Cosenza, sentenza processo “Reset” rito abbreviato: 20 anni a Patitucci, Porcaro e D’Ambrosio, assolti De Cicco e Pisani

Roberto Porcaro e Francesco Patitucci

A Castrovillari il Gup Fabiana Giacchetti ha pronunciato la sentenza relativa al processo “Reset” della Dda di Catanzaro per gli imputati che hanno scelto il rito abbreviato. Il processo è scaturito dal blitz a Cosenza e Rende del 1° settembre 2022. Le pene più severe sono state comminate a Francesco Patitucci e Roberto Porcaro (20 anni), ritenuti dalla Dda i capi della confederazione delle cosche cosentine della ‘ndrangheta formata da diversi gruppi criminali. Dal clan degli “Italiani” alla famiglia degli Abbruzzese, meglio conosciuta come “Banana”.

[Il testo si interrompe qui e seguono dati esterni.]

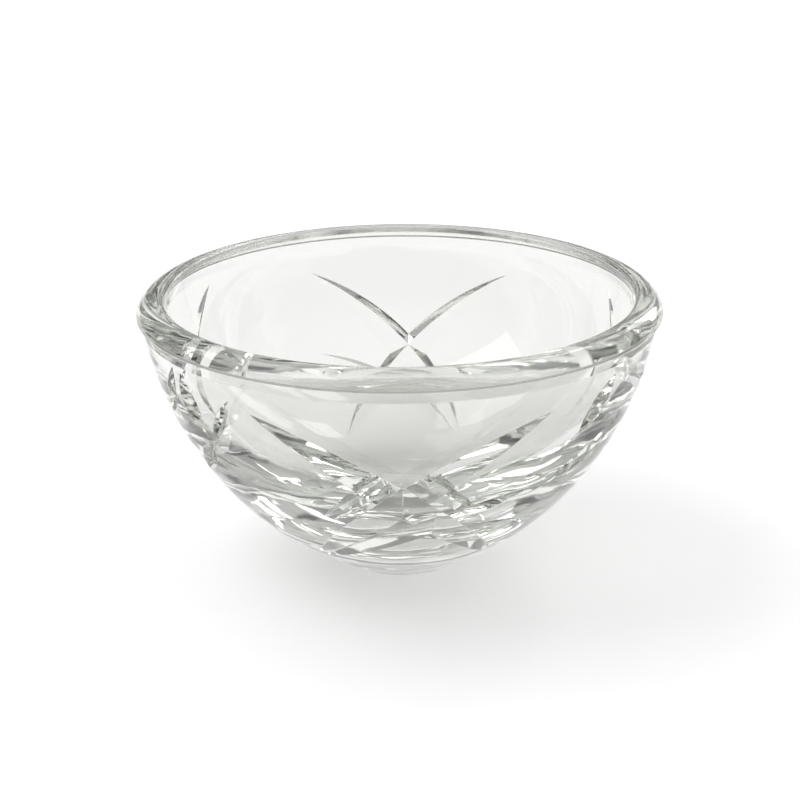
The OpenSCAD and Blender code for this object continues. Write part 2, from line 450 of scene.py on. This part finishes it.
def studio():
    """A pale room, brighter overhead. It is unlit low down behind the camera, and has a black card low on
    the right, which draws dark lines in the cuts."""
    world = bpy.data.worlds.new("studio")
    world.use_nodes = True
    nt = world.node_tree
    where = nt.nodes.new("ShaderNodeTexCoord")
    axes = nt.nodes.new("ShaderNodeSeparateXYZ")
    nt.links.new(where.outputs["Generated"], axes.inputs["Vector"])

    def ramp(source, low, high, first, last):
        """Smoothly from first at low to last at high."""
        node = nt.nodes.new("ShaderNodeMapRange")
        node.interpolation_type = "SMOOTHSTEP"
        node.inputs["From Min"].default_value = low
        node.inputs["From Max"].default_value = high
        node.inputs["To Min"].default_value = first
        node.inputs["To Max"].default_value = last
        nt.links.new(source, node.inputs["Value"])
        return node.outputs["Result"]

    def times(a, b):
        node = nt.nodes.new("ShaderNodeMath")
        node.operation = "MULTIPLY"
        nt.links.new(a, node.inputs[0])
        nt.links.new(b, node.inputs[1])
        return node.outputs["Value"]

    def inside(source, low, high, soft):
        """1 between low and high, falling to 0 over soft."""
        return times(ramp(source, low - soft, low, 0.0, 1.0), ramp(source, high, high + soft, 1.0, 0.0))

    overhead = ramp(axes.outputs["Z"], 0.0, 0.9, 0.3, 0.72)
    behind = ramp(axes.outputs["Y"], -0.6, 0.15, 1.0, 0.0)
    low_down = ramp(axes.outputs["Z"], 0.3, 0.75, 1.0, 0.0)
    unlit = ramp(times(behind, low_down), 0.0, 1.0, 1.0, 0.03)
    level = times(overhead, unlit)
    card = times(inside(axes.outputs["X"], 0.86, 1.1, 0.03), inside(axes.outputs["Z"], -0.2, 0.3, 0.05))
    level = times(level, ramp(card, 0.0, 1.0, 1.0, 0.02))
    # the camera itself only ever sees a pale backdrop past the table
    ray = nt.nodes.new("ShaderNodeLightPath")
    seen = nt.nodes.new("ShaderNodeMix")
    seen.inputs["B"].default_value = 0.95
    nt.links.new(ray.outputs["Is Camera Ray"], seen.inputs["Factor"])
    nt.links.new(level, seen.inputs["A"])
    nt.links.new(seen.outputs["Result"], nt.nodes["Background"].inputs["Strength"])
    nt.nodes["Background"].inputs["Color"].default_value = (1, 1, 1, 1)
    bpy.context.scene.world = world


def softbox(name, at, size, watts):
    """A flat lamp that faces the dish."""
    lamp = bpy.data.lights.new(name, "AREA")
    lamp.shape = "RECTANGLE"
    lamp.size, lamp.size_y = size
    lamp.energy = watts
    box = bpy.data.objects.new(name, lamp)
    bpy.context.scene.collection.objects.link(box)
    box.location = at
    box.rotation_euler = (-Vector(at)).to_track_quat("-Z", "Y").to_euler()


studio()
softbox("key", (-0.42, 0.06, 0.62), (0.6, 0.5), 2.0)
softbox("strip", (0.3, 0.42, 0.3), (0.1, 0.5), 0.5)

cam_data = bpy.data.cameras.new("camera")
cam = bpy.data.objects.new("camera", cam_data)
bpy.context.scene.collection.objects.link(cam)
bpy.context.scene.camera = cam
# The camera stands about seven rim radii off and looks a little down on the rim, as in a close product shot.
cam_data.sensor_width = 36
cam_data.lens = 82.3
cam_data.clip_start = 0.01
stand = Vector((0, -6.655 * RIM, HEIGHT * MM + 2.031 * RIM))
sight = Vector((-0.0002, 0.93667, -0.35020)).normalized()
right = Vector((0.99997, -0.00263, -0.00760))
upward = right.cross(sight).normalized()
right = sight.cross(upward).normalized()
cam.matrix_world = Matrix.Translation(stand) @ Matrix((right, upward, -sight)).transposed().to_4x4()

bpy.context.scene.view_settings.view_transform = "Standard"

# light goes round inside thick cut glass many times before it comes out
paths = bpy.context.scene.cycles
paths.max_bounces = 32
paths.glossy_bounces = 24
paths.transmission_bounces = 32
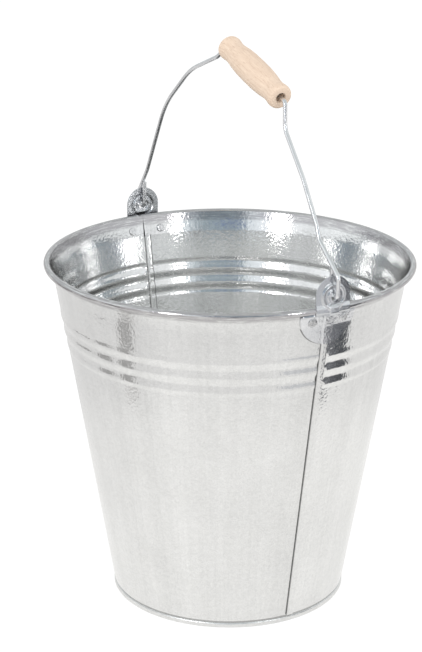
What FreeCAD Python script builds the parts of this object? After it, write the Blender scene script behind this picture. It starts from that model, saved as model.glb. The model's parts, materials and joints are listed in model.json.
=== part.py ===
"""Galvanised feed bucket with a wire bail and a turned wooden grip.

Millimetres, +Z up, origin on the floor at the middle of the foot ring. The two ears and the bail's
hinge axis lie on X. The body is two equal sheet panels, folded together down two lock seams.
"""

import FreeCAD
import Part
import Sketcher
import math
import os

Vector = FreeCAD.Vector
Rotation = FreeCAD.Rotation
Placement = FreeCAD.Placement

SIZES = {
    # sheet and the gaps between its layers
    "sheet": 0.45,
    "fold_gap": 0.04,
    "butt_angle": 0.02,
    # wall: the outer radius is foot_radius + flare * height
    "foot_radius": 97.6,
    "flare": 0.1682,
    "upper_step": 0.65,
    "tuck_height": 5.4,
    "neck_height": 271.5,
    # three pressed beads
    "bead_middle": 231.6,
    "bead_pitch": 12.6,
    "bead_depth": 0.5,
    "bead_flat": 2.2,
    "bead_offset": 0.3,
    "bead_tilt": 0.024,
    # bottom and the double seam that makes the foot ring
    "ring_radius": 98.7,
    "ring_height": 4.5,
    "ring_corner": 0.5,
    "floor_height": 3.4,
    "floor_raise": 1.2,
    "floor_radius": 84.0,
    "hook_clear": 0.24,
    # rolled rim
    "rim_radius": 150.3,
    "rim_height": 286.6,
    "rim_wire": 4.2,
    "curl_gap": 0.05,
    "curl_sweep": 286.0,
    # lock seams
    "seam_half": 3.2,
    "seam_joggle": 0.9,
    "seam_lap": 1.9,
    "seam_foot": 6.0,
    "seam_clear": 0.3,
    # ears
    "ear_sheet": 1.0,
    "ear_gap": 0.1,
    "ear_foot": 257.0,
    "ear_shelf_radius": 146.9,
    "ear_shelf": 282.0,
    "ear_stand_radius": 153.0,
    "ear_stand": 284.95,
    "ear_lean": 288.2,
    "ear_tongue_radius": 151.6,
    "ear_tongue": 291.0,
    "lobe_radius": 24.5,
    "lobe_top": 281.5,
    "tongue_half": 15.3,
    "tongue_centre": 298.0,
    "rib_height": 1.4,
    "rib_top": 292.5,
    "rib_half_angle": 1.76,
    "channel_half_angle": 1.42,
    "boss_radius": 11.0,
    "boss_taper": 2.2,
    "boss_height": 1.2,
    "hinge_height": 297.0,
    "eye_hole": 5.6,
    # rivets
    "rivet_shank": 4.0,
    "rivet_hole": 4.1,
    "rivet_side": 13.8,
    "rivet_height": 276.5,
    "rivet_head": 7.0,
    "rivet_head_thick": 1.0,
    "rivet_crush": 8.0,
    "rivet_crush_thick": 1.2,
    "rivet_seat": 0.06,
    # bail: hooks in the ears
    "bail_wire": 3.5,
    "bail_lean": 2.0,
    "eye_inside": 148.6,
    "eye_outside": 157.5,
    "eye_bend": 3.2,
    "tip_rise": 22.0,
    # grip
    "grip_length": 86.0,
    "grip_belly": 22.6,
    "grip_waist": 18.6,
    "grip_waist_at": 12.5,
    "grip_end": 20.2,
    "grip_shoulder": 5.0,
    "grip_face": 15.0,
    "grip_bore": 8.0,
    "grip_x": 26.2,
    "grip_rise": 149.6,
    "grip_slope": 18.5,
}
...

20 anni sono stati inflitti anche a Luigi e Marco Abbruzzese, ad Adolfo D’Ambrosio, ad Andrea Greco e ad Erminio Pezzi. 19 anni a Fiore Bevilacqua detto Mano Mozza. 18 anni a Maurizio Rango e Antonio Marotta. 17 anni a Claudio Alushi, 15 anni a Gennaro Presta e Salvatore Ariello, 16 anni a Nicola e Franco Abbruzzese ed Enzo Piattello, 14 anni ad Antonio Abbruzzese, alias Strusciatappine, a Mario “Renato” Piromallo, Ivan Montualdista, Marco D’Alessandro e a Silvia Guido, ex moglie di Roberto Porcaro. 14 anni a Michele Di Puppo, Gianluca Maestri e Leonardo Bevilacqua, 13 a Umberto Di Puppo, Gianfranco Ruà, Alberto Superbo, Antonio Illuminato e Carlo Drago, Assolti l’assessore comunale cosentino Francesco De Cicco (la Dda aveva chiesto 4 anni e 10 mesi) e l’avvocato Paolo Pisani. All’epoca dei fatti, nel 2022, De Cicco era assessore alla manutenzione e al decoro urbano. Nei suo confronti i pm Corrado Cubellotti e Vito Valerio avevano invocato quattro anni e dieci mesi di reclusione. Nel corso dell’operazione Reset, il primo settembre 2022, il gip dispose i domiciliari per De Cicco perché accusato di associazione finalizzata al gioco d’azzardo aggravata dalle finalità mafiose. L’assessore, poi sospeso, tornò in libertà il sette aprile 2023 dopo la sentenza della Cassazione che aveva annullato l’ordinanza con cui il Tribunale della Libertà aveva confermato la misura cautelare disponendo l’obbligo di dimora.